Measuring Migrants7 Dec 2021

This year the Government tasked the NZ Productivity Commission to “investigate and recommend immigration settings that are fit for the future”. The Commission recently released its preliminary findings and recommendations and has invited feedback from the public to inform its final report in April 2022.

We can appreciate that “measuring migrants” as far as their “productive benefit” to New Zealand is concerned can, in part, help inform the wider discussion on future immigration settings. However, the approach of the Productivity Commission seems to be all-encompassing and has taken a “bottom-up” approach as opposed to a big picture “top-down” approach.

What is apparent from the report, and also from New Zealand’s historically “knee-jerk” changes in immigration policies, is that there is no clear long-term strategy for New Zealand immigration. Looking at immigration policy, we don’t know what the Government wants from immigration, or what they think about population growth, or what they think works for New Zealand. The report notes that the New Zealand immigration system is quite adaptable and that this is a good thing, but the lack of any clear long-term goals, and the economic principles upon which the plan to achieve these goals is based, is a fundamental issue needing to be addressed at the outset.

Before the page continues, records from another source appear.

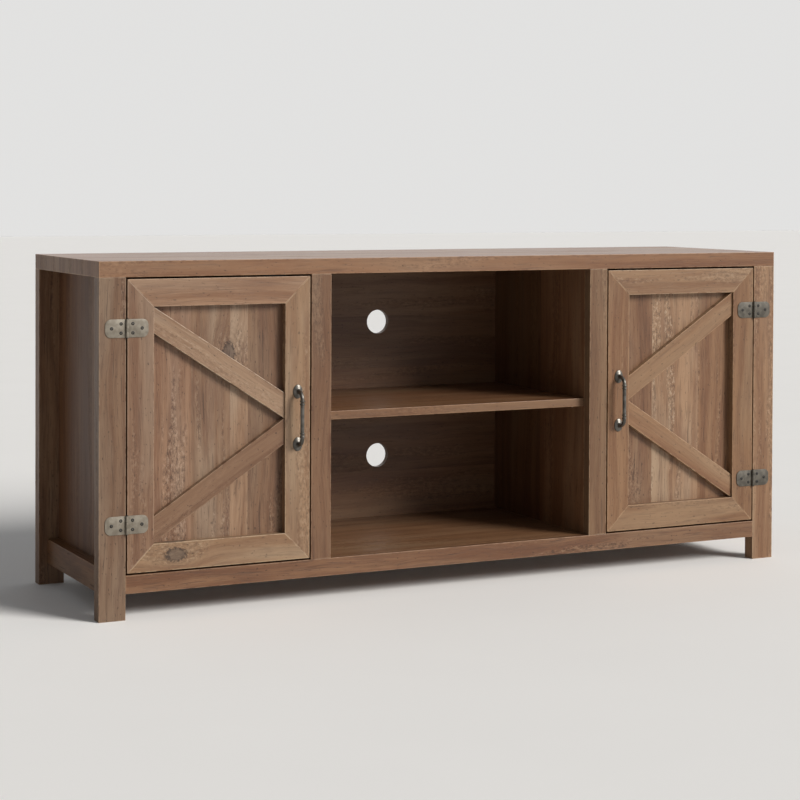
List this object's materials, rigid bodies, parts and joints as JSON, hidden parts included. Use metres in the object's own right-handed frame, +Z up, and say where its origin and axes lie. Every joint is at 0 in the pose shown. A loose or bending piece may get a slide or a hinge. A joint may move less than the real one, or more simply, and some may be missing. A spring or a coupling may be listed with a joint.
{
  "type": "tv stand",
  "caption": "Low tv stand with a slab top on post legs, an open bay with a shelf, and hinged plank doors with diagonal battens.",
  "frame": {"origin": "on the floor, in the middle of the whole stand seen from above, handles included", "axes": "+X towards the right-hand door seen from the front, +Y towards the back, +Z up"},
  "size_m": [1.473, 0.427, 0.643],
  "materials": {
    "oak_top": "rustic oak grain laminate, matt, lit from above",
    "oak_case": "rustic oak grain laminate, matt, saw marks",
    "oak_door": "rustic oak grain laminate, matt, saw marks",
    "oak_back": "rustic oak grain laminate, matt",
    "oak_shelf": "rustic oak grain laminate, matt",
    "beech": "plain turned beech",
    "zinc": "bright zinc plating",
    "black_plastic": "moulded, matt",
    "pewter": "warm light grey, satin",
    "handle_pewter": "antique pewter, satin",
    "dark_steel": "dark bronze, satin"
  },
  "bodies": {
    "case": {"top_slab": "oak_top", "bottom_panel": "oak_case", "front_rail": "oak_case", "post_front_left": "oak_case", "post_front_right": "oak_case", "post_rear_left": "oak_case", "post_rear_right": "oak_case", "side_panel_left": "oak_case", "side_panel_right": "oak_case", "side_rail_left": "oak_case", "side_rail_right": "oak_case", "partition_left": "oak_case", "partition_right": "oak_case", "bay_stile_left": "oak_case", "bay_stile_right": "oak_case", "back_panel_left": "oak_back", "back_panel_center": "oak_back", "back_panel_right": "oak_back", "shelf_center": "oak_shelf", "shelf_left": "oak_shelf", "shelf_right": "oak_shelf", "shelf_pins": "zinc", "dowels": "beech", "cam_locks": "zinc", "cam_bolts": "zinc", "back_screws": "zinc", "catch_left": "black_plastic", "catch_right": "black_plastic", "catch_screws": "zinc", "hinge_post_leaves_left": "pewter", "hinge_post_leaves_right": "pewter", "hinge_pins_left": "pewter", "hinge_pins_right": "pewter", "hinge_post_screws": "dark_steel"},
    "left_door": {"door_left_hinge_stile": "oak_door", "door_left_handle_stile": "oak_door", "door_left_top_rail": "oak_door", "door_left_bottom_rail": "oak_door", "door_left_panel": "oak_door", "door_left_upper_batten": "oak_door", "door_left_lower_batten": "oak_door", "door_left_handle": "handle_pewter", "door_left_handle_screws": "zinc", "door_left_strike": "zinc", "door_left_hinge_leaves": "pewter", "door_left_hinge_screws": "dark_steel"},
    "right_door": {"door_right_hinge_stile": "oak_door", "door_right_handle_stile": "oak_door", "door_right_top_rail": "oak_door", "door_right_bottom_rail": "oak_door", "door_right_panel": "oak_door", "door_right_upper_batten": "oak_door", "door_right_lower_batten": "oak_door", "door_right_handle": "handle_pewter", "door_right_handle_screws": "zinc", "door_right_strike": "zinc", "door_right_hinge_leaves": "pewter", "door_right_hinge_screws": "dark_steel"}
  },
  "joints": [
    {"name": "left_door_hinge", "type": "hinge", "parent": "case", "child": "left_door", "pos_m": [-0.685, -0.1895, 0.347], "axis": [0, 0, -1], "range_deg": [0, 165]},
    {"name": "right_door_hinge", "type": "hinge", "parent": "case", "child": "right_door", "pos_m": [0.685, -0.1895, 0.347], "axis": [0, 0, 1], "range_deg": [0, 165]}
  ]
}
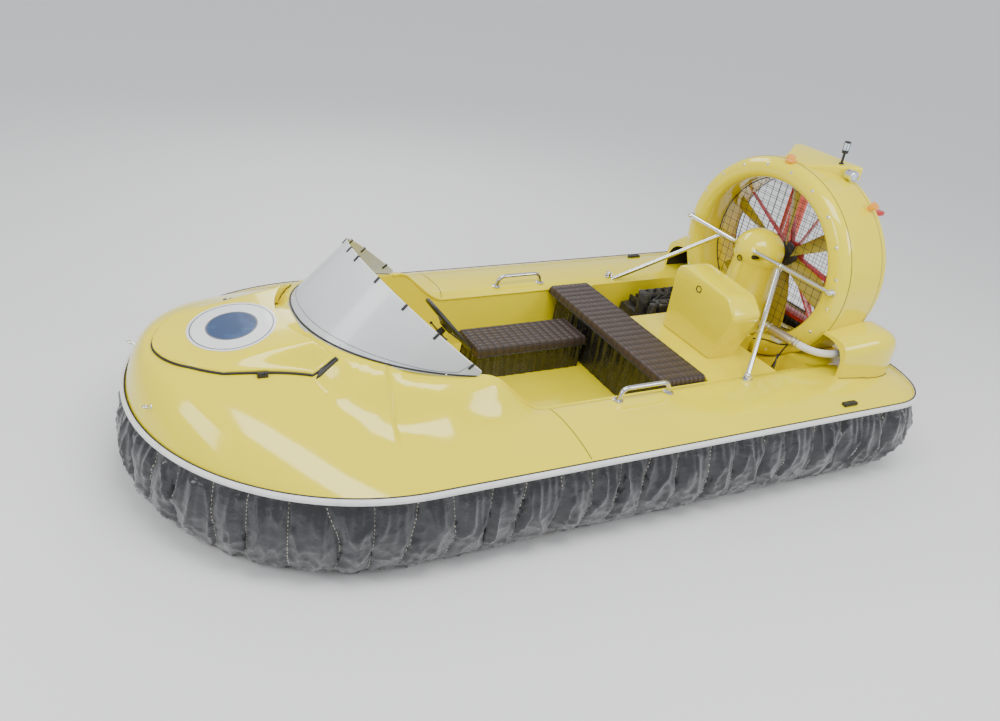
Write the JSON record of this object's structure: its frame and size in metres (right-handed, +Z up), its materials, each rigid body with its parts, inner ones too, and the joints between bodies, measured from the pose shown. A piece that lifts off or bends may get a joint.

Immigration in New Zealand is by and large a positive thing - it enriches the lives of those in New Zealand, includes the benefits of greater social diversity, increases cultural capital and associated intangibles that better places New Zealand in the globalised market, expands the national skillset and knowledge base, and fills significant workforce gaps in crucial industries. However, we cannot avoid the reality that ageing populations are a huge concern worldwide, with fewer taxpayers eventually needing to take care of more former-tax-payers. New Zealand’s population growth is slowing and immigration is the obvious (and only?) way to combat this trend, apart from attracting New Zealanders to come home.

Furthermore, it is broadly accepted that population growth drives economic growth, however, the Government, and the report, do not promote population growth as in, and of, itself a good thing for national economic growth. Instead, population growth is mostly framed in the report as something which creates pressures on public services and infrastructure. It seems incongruous that the 65-page report dedicates two small paragraphs to the reality of a future in which fewer taxpayers are taking care of more former taxpayers, when common sense would indicate this should really be the primary driver of any long term immigration focus.

It is unwise to assume the demand by migrants to come to New Zealand is insatiable and that New Zealand has the luxury to “pick & choose” who it wants. High house prices, high cost of living, low wages, lowering education outcomes and increasing social unrest and crime are all increasingly weighing on New Zealand as an attractive migrant destination.

The Productivity Commission and the Government need to think very carefully about many factors in deciding how to reset New Zealand’s immigration policy for the future – the current report is not the best start.